» Work to do
Look below for the line containing "before = set(bpy.data.objects)"; from there through the line containing "bpy.data.objects.remove(obj)", both lines included, please set down each line exactly and nothing else.

-- Begin Material shown --

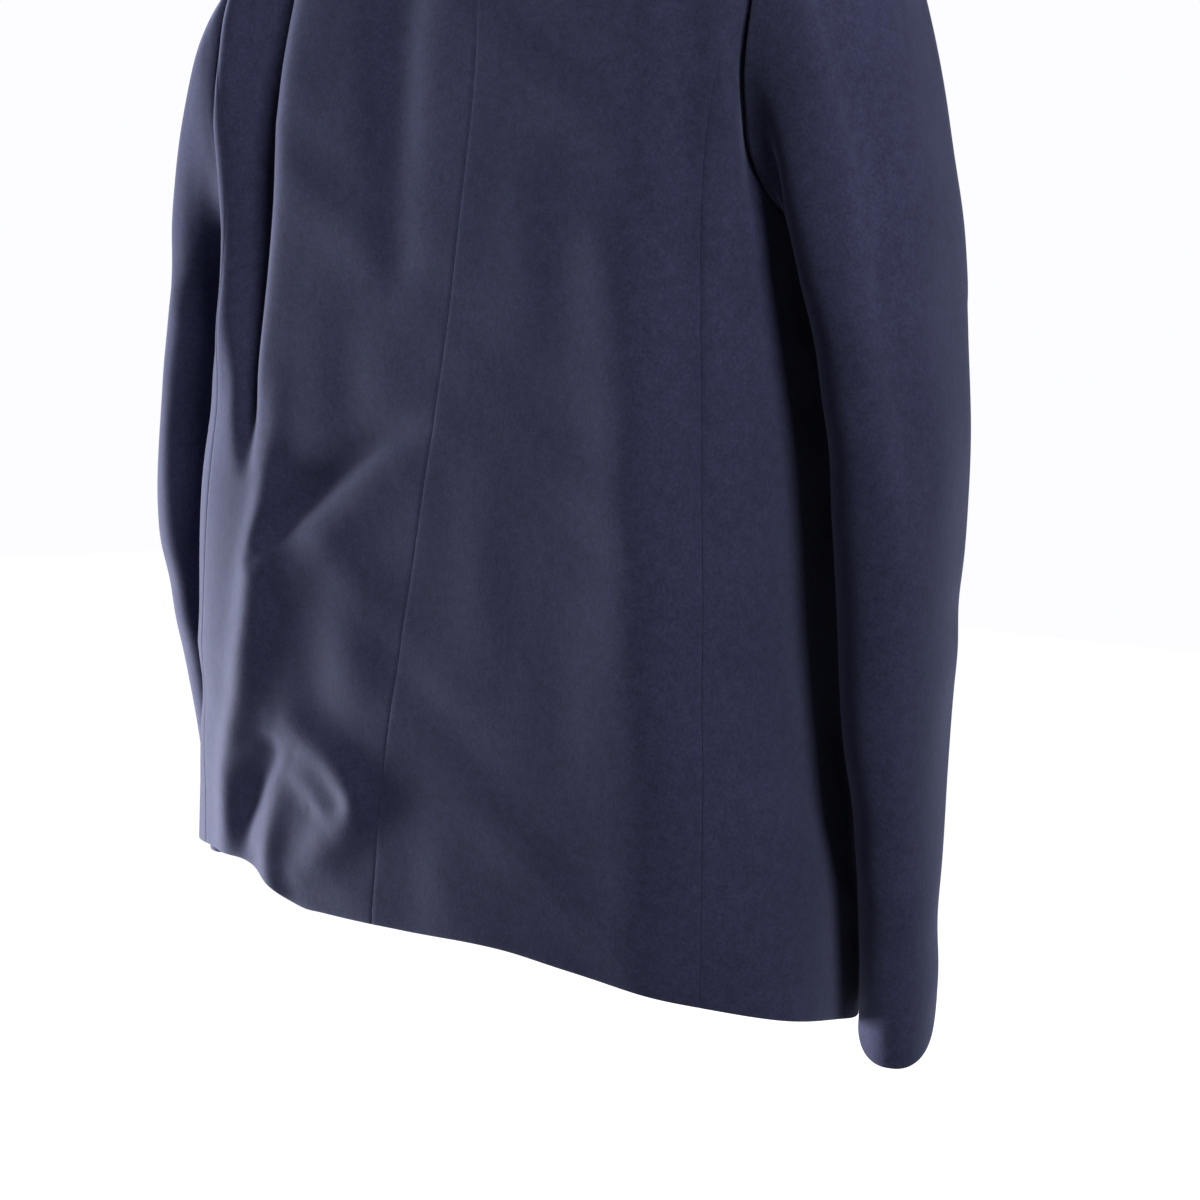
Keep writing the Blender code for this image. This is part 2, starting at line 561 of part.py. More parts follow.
def neck_path():
    """Turn, height, lift and the fall's end (turn, height) along the neck edge, right to left."""
    rows = []
    spread_x = NECK_SIDE_X + FALL_SIDE
    spread_height = float(shoulder_line(spread_x))
    for sign, side, start, stop, ends in (
            (-1, -1, COLLAR_END, np.pi / 2, False), (-1, 1, np.pi / 2, 0, False),
            (1, 1, 0, np.pi / 2, False), (1, -1, np.pi / 2, COLLAR_END, True)):
        angles = np.linspace(start, stop, NECK_COLUMNS + 1)[:None if ends else -1]
        share = np.sin(angles)
        x = sign * NECK_SIDE_X * share
        height = neck_edge(x, side)
        raised = smooth_step((LAP + LAP_MARGIN + LAP_EASE - np.abs(x)) / LAP_EASE)
        lift = LAP_LIFT * raised * (side < 0)
        if side > 0:
            end_x = sign * spread_x * share
            end_drop = spread_height - float(neck_edge(0, 1)) + FALL_BACK
        else:
            end_x = sign * (POINT_SPREAD + (spread_x - POINT_SPREAD) * share)
            end_drop = spread_height - float(neck_edge(0, -1)) + FALL_FRONT
        end_height = spread_height - end_drop * (1 - share**2)
        own_lift = lift * (sign < 0)
        rows.append(np.stack([turn_at(x, height, side), height, own_lift,
                              turn_at(end_x, end_height, side), end_height, lift], -1))
    return np.concatenate(rows).T


def collar_grids():
    """The two faces of the collar: its stand, its rolled fold and its fall, row by row."""
    turn, height, lift, end_turn, end_height, end_lift = neck_path()
    edge = body(turn, height, lift - CLOTH / 2)
    end = body(end_turn, end_height, end_lift + FALL_CLEARANCE)
    up = np.array([0.0, 0.0, 1.0])
    along = np.gradient(edge, axis=0)
    along[0, 1:], along[-1, 1:] = 0, 0
    along = unit(along)
    outward = unit(np.cross(up, along))
    normal = unit(body(turn, height, lift) - edge)
    into_neck = unit(np.cross(normal, along))
    into_neck *= np.where(np.sum(into_neck * (up - outward), 1, keepdims=True) > 0, 1, -1)
    base = edge + COLLAR_GAP * into_neck
    front_share = smooth_step((np.abs(np.degrees(turn) % 360 - 180) - 180) / -90)[:, None]
    stand = STAND_BACK + (STAND_FRONT - STAND_BACK) * front_share
    top = base + stand * (up - STAND_LEAN * outward)
    rows = []
    for t in np.linspace(0, 1, 5):
        rows.append((1 - t) ** 3 * base + t**3 * top
                    + 3 * (1 - t) ** 2 * t * (base + STAND_CURVE * stand * into_neck)
                    + 3 * (1 - t) * t**2 * (top - STAND_CURVE * stand * up))
    for angle in np.radians([120, 60, 0]):
        rows.append(top + ROLL_RADIUS * ((1 + np.cos(angle)) * outward + np.sin(angle) * up))
    rolled = rows[-1]
    width = np.linalg.norm(end - rolled, axis=1, keepdims=True)
    bend = (rolled + end) / 2 + FALL_BULGE * width * outward
    for t in np.linspace(0, 1, 6)[1:]:
        rows.append((1 - t) ** 2 * rolled + 2 * (1 - t) * t * bend + t**2 * end)
    middle = np.stack(rows)
    facing = unit(np.cross(np.gradient(middle, axis=0), np.gradient(middle, axis=1)))
    facing[0] = normal
    return middle + facing * CLOTH / 2, middle - facing * CLOTH / 2


def make_buttons():
    profile = ((0.0, 0.0), (0.86, 0.0), (1.0, 0.35), (1.0, 0.7), (0.88, 1.0), (0.70, 0.82),
               (0.0, 0.82))  # radius and height, in shares of the button's
    around = np.linspace(0, 2 * np.pi, 17)[:-1]
    for number, height in enumerate(BUTTON_HEIGHTS, start=1):
        seat = body(np.pi, height, LAP_LIFT + BUTTON_SEAT)
        facing = unit(body(np.pi, height, LAP_LIFT + 1 * MM) - body(np.pi, height, LAP_LIFT))
        level = np.array([1.0, 0.0, 0.0])
        across = unit(np.cross(facing, level))
        mesh = bpy.data.meshes.new(f"button_{number}")
        shape = bmesh.new()
        rings = []
        for radius, rise in profile:
            centre = seat + rise * BUTTON_THICKNESS * facing - [0, 0, NECK_HEIGHT]
            if radius == 0:
                rings.append([shape.verts.new(centre)])
                continue
            rings.append([shape.verts.new(centre + radius * BUTTON_RADIUS
                                          * (np.cos(a) * level + np.sin(a) * across))
                          for a in around])
        for low, high in zip(rings[:-1], rings[1:]):
            for i in range(len(around)):
                j = (i + 1) % len(around)
                corners = [low[i % len(low)], low[j % len(low)],
                           high[j % len(high)], high[i % len(high)]]
                shape.faces.new(list(dict.fromkeys(corners)))
        bmesh.ops.recalc_face_normals(shape, faces=shape.faces)
        shape.to_mesh(mesh)
        shape.free()
        finished_object(f"button_{number}", mesh, DARK_HORN)


for old in list(bpy.context.scene.objects):
    bpy.data.objects.remove(old, do_unlink=True)

make_panels()
make_sleeves()
outer_collar, inner_collar = collar_grids()
wall_object("collar", outer_collar, inner_collar, NAVY_WOOL)
make_buttons()
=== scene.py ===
"""A hip-length coat of dark navy felted wool, filled out as if worn, with nothing inside."""
import bpy
import numpy as np
from mathutils import Matrix, Vector


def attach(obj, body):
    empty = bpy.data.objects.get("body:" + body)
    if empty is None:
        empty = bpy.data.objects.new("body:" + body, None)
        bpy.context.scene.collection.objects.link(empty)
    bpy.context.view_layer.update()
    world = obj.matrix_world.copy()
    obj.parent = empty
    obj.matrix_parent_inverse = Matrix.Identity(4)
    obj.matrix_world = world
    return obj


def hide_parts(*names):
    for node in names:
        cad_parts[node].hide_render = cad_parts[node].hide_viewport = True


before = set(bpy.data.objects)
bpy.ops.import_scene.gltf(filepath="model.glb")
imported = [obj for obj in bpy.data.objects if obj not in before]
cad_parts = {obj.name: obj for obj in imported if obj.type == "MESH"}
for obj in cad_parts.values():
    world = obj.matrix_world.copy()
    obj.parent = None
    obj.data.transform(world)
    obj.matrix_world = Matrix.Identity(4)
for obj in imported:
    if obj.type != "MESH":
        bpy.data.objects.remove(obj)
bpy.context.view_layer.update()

# ==========================================================
# The two backs.  Felted wool about 2 mm thick, cut with a flare towards the hem and sewn
# together down the middle.  Each turns in along its seams and lies back on itself inside,
# pressed open; the hem is cut raw.
# ==========================================================
MM = 0.001
CLOTH = 2.2 * MM            # thickness of the felted wool
WEAVE_STEP = 3.0 * MM  # between the points of the cloth's surface
NECK_HEIGHT = 0.640         # heights below count from the level of the hem
SQUARENESS = 3.3            # exponent of the body's level sections: 2 is an oval

SHOULDER_START = 0.430      # height where the body begins to round over to the shoulders
SHOULDER_ROUND = 2.6
SHOULDER_Y = 0.010
SHOULDER_TIP_X, SHOULDER_TIP_HEIGHT = 0.180, 0.600
NECK_SIDE_X, NECK_SIDE_HEIGHT = 0.071, 0.645
NECK_RISE = 0.75            # slope of the surface that the neck edge is cut from
NECK_DROP_BACK, NECK_DROP_FRONT = 0.019, 0.072

# Level sections of the body: height, half width, depth behind and in front of the middle.
TORSO = (
    (-0.060, 0.214, 0.106, 0.104), (0.000, 0.212, 0.106, 0.104), (0.050, 0.208, 0.106, 0.103),
    (0.150, 0.192, 0.106, 0.101), (0.250, 0.186, 0.106, 0.100), (0.330, 0.179, 0.106, 0.100),
    (0.400, 0.176, 0.106, 0.100), (0.430, 0.183, 0.105, 0.100), (0.470, 0.196, 0.104, 0.099),
    (0.520, 0.208, 0.102, 0.096), (0.600, 0.222, 0.098, 0.086), (0.700, 0.230, 0.092, 0.076),
)
# The body's back corners stand out in a soft ridge, less so towards the hem.
CORNERS = ((58.0, 16.0, 0.013), (-58.0, 16.0, 0.008))           # turn, spread, height
CORNER_FADE = (  # height, share
    (-0.05, -0.6), (0.02, -0.5), (0.06, -0.15), (0.10, 0.45), (0.15, 1.0), (0.45, 1.0),
    (0.53, 0.4), (0.60, 0.1),
)
# The hem: turn around the body (degrees: 0 is the middle of the back, positive to the
# wearer's left, 180 the middle of the front) and height.
HEM = (
    (-180, -0.030), (-140, -0.036), (-103, -0.034), (-92, -0.023), (-79, -0.010),
    (-66, 0.0005), (-50, 0.0085), (-36, 0.0130), (0, 0.0110), (28, 0.009), (35, 0.0088),
    (40, 0.0120), (44, 0.0170), (48, 0.0220), (52, 0.0250), (58, 0.0255), (75, 0.018),
    (100, -0.004), (140, -0.024), (180, -0.030),
)
CENTRE_BACK = (  # height, distance to the wearer's left
    (-0.05, 0.020), (0.010, 0.020), (0.100, 0.0155), (0.200, 0.003), (0.300, -0.010),
    (0.400, -0.0205), (0.490, -0.023), (0.560, -0.012), (0.610, -0.003), (0.640, 0.0),
)
SIDE_BACK = (  # height, distance out from the middle
    (-0.050, 0.1716), (0.005, 0.1712), (0.059, 0.1695), (0.109, 0.1676), (0.159, 0.1648),
    (0.208, 0.1621), (0.257, 0.1590), (0.305, 0.1558), (0.352, 0.1525), (0.400, 0.1502),
    (0.446, 0.1530), (0.485, 0.1605), (0.508, 0.1662),
)
ARMHOLE_BACK = ((0.508, 0.1662), (0.530, 0.1665), (0.565, 0.1715), (0.600, 0.1800))
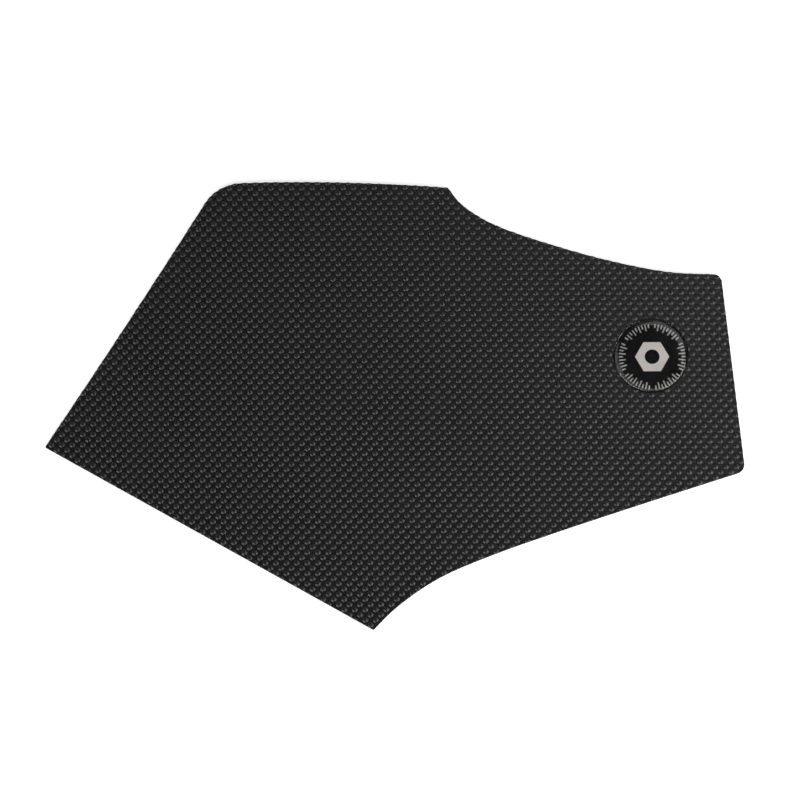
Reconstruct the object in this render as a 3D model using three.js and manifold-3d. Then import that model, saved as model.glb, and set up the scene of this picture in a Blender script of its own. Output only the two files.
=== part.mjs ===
// Tank grip: a die-cut rubber sheet covered with small studs, with a round domed badge seated in it.
// Sizes are in millimetres. The adhesive back lies on z = 0 and the studs point to +Z.
// +X runs along the sheet to the badge end, and the origin is under the middle of the outline's box.

import * as THREE from 'three';
import { mergeVertices } from 'three/addons/utils/BufferGeometryUtils.js';
import Module from 'manifold-3d';

// Outline: the corners' places, from the left tip along X and from the bottom tip along Y
const PAD_LENGTH = 236;
const PAD_WIDTH = 153;
const LEFT_TIP_RISE = 62.5;
const BOTTOM_TIP_INSET = 110.7;
const TOP_EDGE_INSET = 57.9;
const TOP_EDGE_RUN = 78.8;
const TOP_EDGE_DROP = 1.9;
const BADGE_END_FOOT = 53;
const BADGE_END_RISE = 67.4;
const BADGE_END_LEAN = 6.9;

// Outline: how far each edge bends from its chord, inwards where it is more than 0
const LEFT_EDGE_BOW = 0.4;
const TOP_EDGE_BOW = -1.2;
const UPPER_HOLLOW_DEPTH = 8;
const LOWER_HOLLOW_DEPTH = 7.6;

// Outline: corner radii
const TOP_LEFT_RADIUS = 15;
const BADGE_END_RADIUS = 3;
const TIP_RADIUS = 0.4;

// Sheet and studs
const SHEET_THICKNESS = 1.3;
const STUD_HEIGHT = 0.7;
const STUD_PITCH = 3.5;

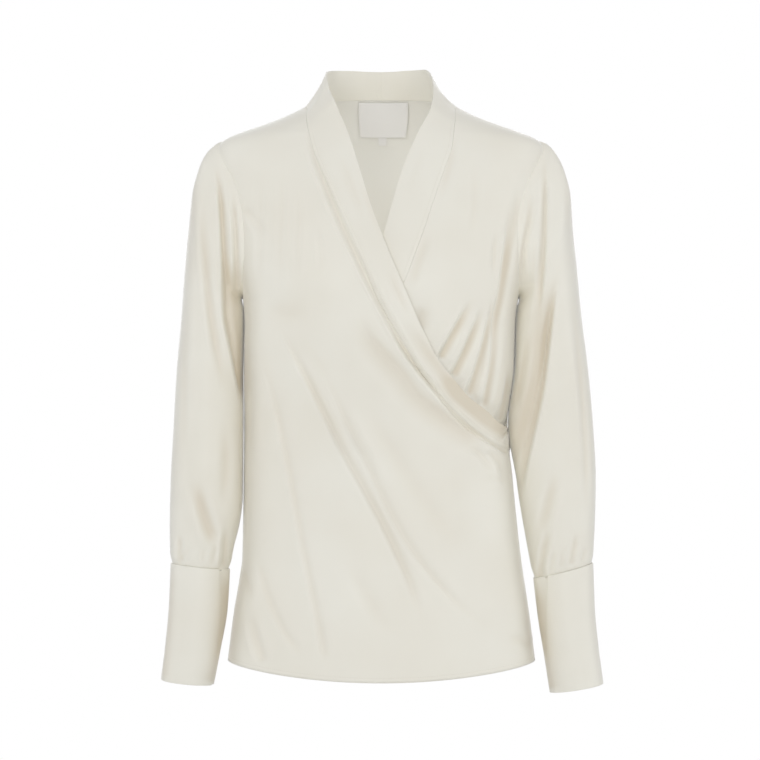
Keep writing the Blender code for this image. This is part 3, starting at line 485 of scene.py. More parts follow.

-- End Material shown --

» Answer in full
before = set(bpy.data.objects)
bpy.ops.import_scene.gltf(filepath="model.glb")
imported = [obj for obj in bpy.data.objects if obj not in before]
cad_parts = {obj.name: obj for obj in imported if obj.type == "MESH"}
for obj in cad_parts.values():
    world = obj.matrix_world.copy()
    obj.parent = None
    obj.data.transform(world)
    obj.matrix_world = Matrix.Identity(4)
for obj in imported:
    if obj.type != "MESH":
        bpy.data.objects.remove(obj)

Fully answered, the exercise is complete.